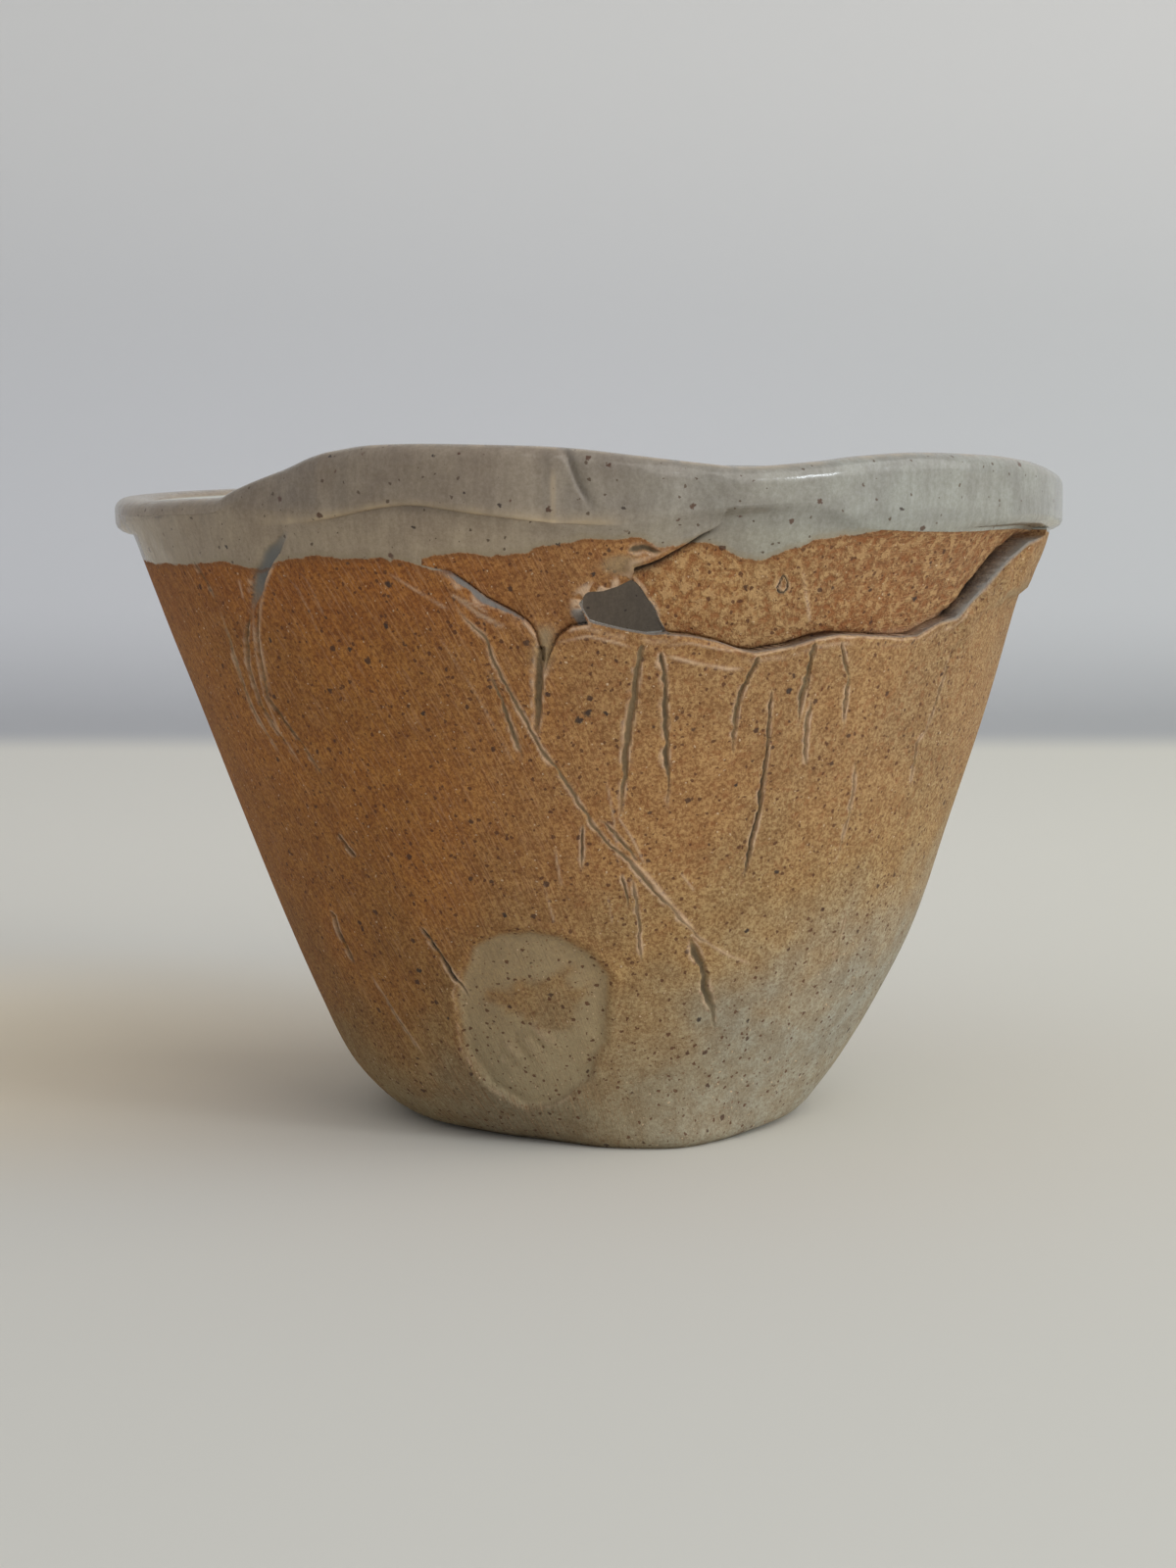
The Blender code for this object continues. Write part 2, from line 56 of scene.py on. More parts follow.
QUARTER = 0.5 * math.pi
LEVELS = (0.0, 0.013, 0.041, 0.093, 0.185, 0.315, 0.481, 0.667, 0.852, 1.0)
SIDES = {
    "left": (0.0145, 0.0406, (0.0, 0.096, 0.177, 0.269, 0.362, 0.477, 0.612, 0.758, 0.904, 1.0)),
    "right": (0.0165, 0.0401, (0.0, 0.089, 0.165, 0.270, 0.397, 0.540, 0.662, 0.797, 0.911, 1.0)),
    "front": (0.0195, 0.0400, (0.0, 0.063, 0.112, 0.185, 0.293, 0.434, 0.595, 0.761, 0.907, 1.0)),
    "back": (0.0160, 0.0397, (0.0, 0.083, 0.158, 0.246, 0.346, 0.475, 0.617, 0.775, 0.925, 1.0)),
}
# By azimuth in degrees, where 0 is the front and + turns to the right: the rim's wave, the collar's
# lower edge and how far it stands out, how round that edge is in millimetres, where the collar runs
# softly into the wall, and where the foot was pushed outwards or inwards.
RIM_WAVE = (
    (-180, 0.30), (-150, 0.12), (-120, 0.0), (-90, 0.0), (-72, 0.0), (-59, 0.07), (-49, 0.14),
    (-46, 0.28), (-39, 0.58), (-32, 0.85), (-25, 0.98), (-19, 1.0), (-8, 0.98), (-2, 0.94),
    (5, 0.84), (13, 0.72), (18, 0.66), (27, 0.72), (34, 0.80), (42, 0.84), (54, 0.79), (64, 0.69),
    (77, 0.48), (92, 0.32), (125, 0.28), (155, 0.36), (180, 0.30),
)
COLLAR_EDGE = (
    (-180, 0.962), (-130, 0.944), (-88, 0.943), (-70, 0.955), (-56, 0.972), (-42, 0.976),
    (-33, 0.986), (-20, 1.012), (-13, 1.001), (-3, 0.988), (4, 0.985), (13, 1.010), (25, 1.016),
    (35, 0.980), (47, 0.972), (66, 0.968), (80, 0.955), (92, 0.944), (140, 0.955), (180, 0.962),
)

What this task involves
From the preceding material, extract every line exactly.

Complete output
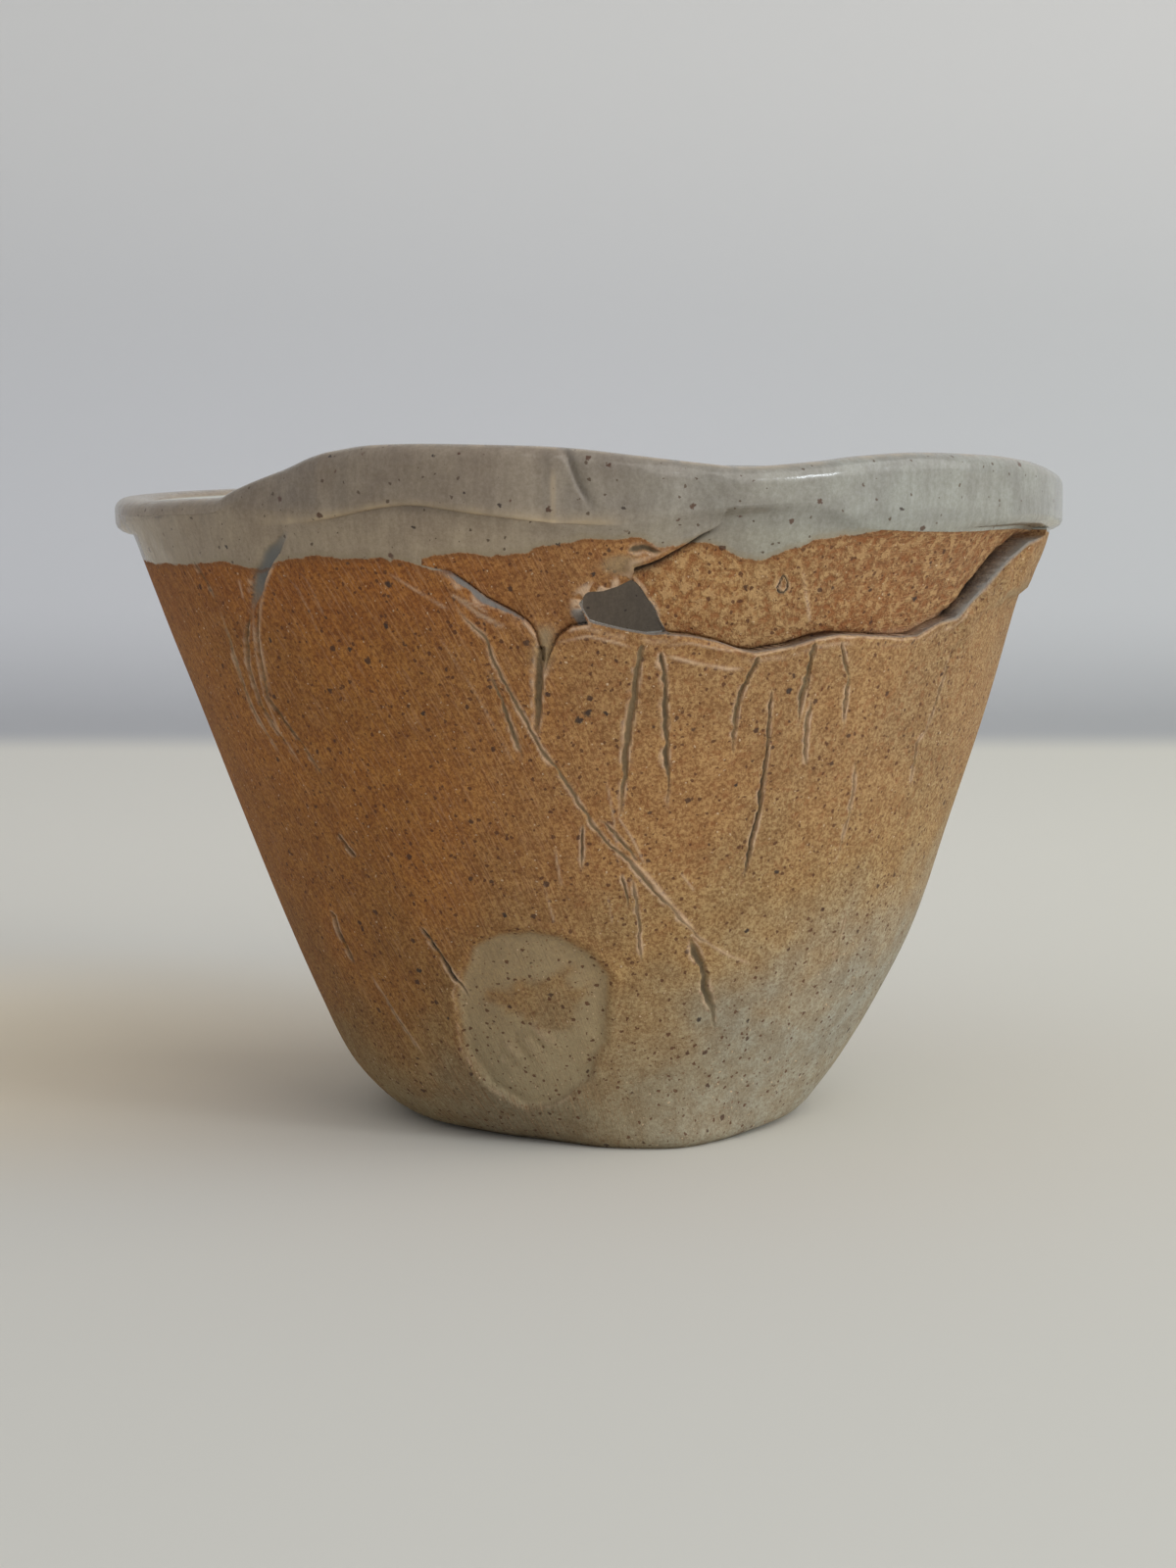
The Blender code for this object continues. Write part 2, from line 56 of scene.py on. More parts follow.
QUARTER = 0.5 * math.pi
LEVELS = (0.0, 0.013, 0.041, 0.093, 0.185, 0.315, 0.481, 0.667, 0.852, 1.0)
SIDES = {
    "left": (0.0145, 0.0406, (0.0, 0.096, 0.177, 0.269, 0.362, 0.477, 0.612, 0.758, 0.904, 1.0)),
    "right": (0.0165, 0.0401, (0.0, 0.089, 0.165, 0.270, 0.397, 0.540, 0.662, 0.797, 0.911, 1.0)),
    "front": (0.0195, 0.0400, (0.0, 0.063, 0.112, 0.185, 0.293, 0.434, 0.595, 0.761, 0.907, 1.0)),
    "back": (0.0160, 0.0397, (0.0, 0.083, 0.158, 0.246, 0.346, 0.475, 0.617, 0.775, 0.925, 1.0)),
}
# By azimuth in degrees, where 0 is the front and + turns to the right: the rim's wave, the collar's
# lower edge and how far it stands out, how round that edge is in millimetres, where the collar runs
# softly into the wall, and where the foot was pushed outwards or inwards.
RIM_WAVE = (
    (-180, 0.30), (-150, 0.12), (-120, 0.0), (-90, 0.0), (-72, 0.0), (-59, 0.07), (-49, 0.14),
    (-46, 0.28), (-39, 0.58), (-32, 0.85), (-25, 0.98), (-19, 1.0), (-8, 0.98), (-2, 0.94),
    (5, 0.84), (13, 0.72), (18, 0.66), (27, 0.72), (34, 0.80), (42, 0.84), (54, 0.79), (64, 0.69),
    (77, 0.48), (92, 0.32), (125, 0.28), (155, 0.36), (180, 0.30),
)
COLLAR_EDGE = (
    (-180, 0.962), (-130, 0.944), (-88, 0.943), (-70, 0.955), (-56, 0.972), (-42, 0.976),
    (-33, 0.986), (-20, 1.012), (-13, 1.001), (-3, 0.988), (4, 0.985), (13, 1.010), (25, 1.016),
    (35, 0.980), (47, 0.972), (66, 0.968), (80, 0.955), (92, 0.944), (140, 0.955), (180, 0.962),
)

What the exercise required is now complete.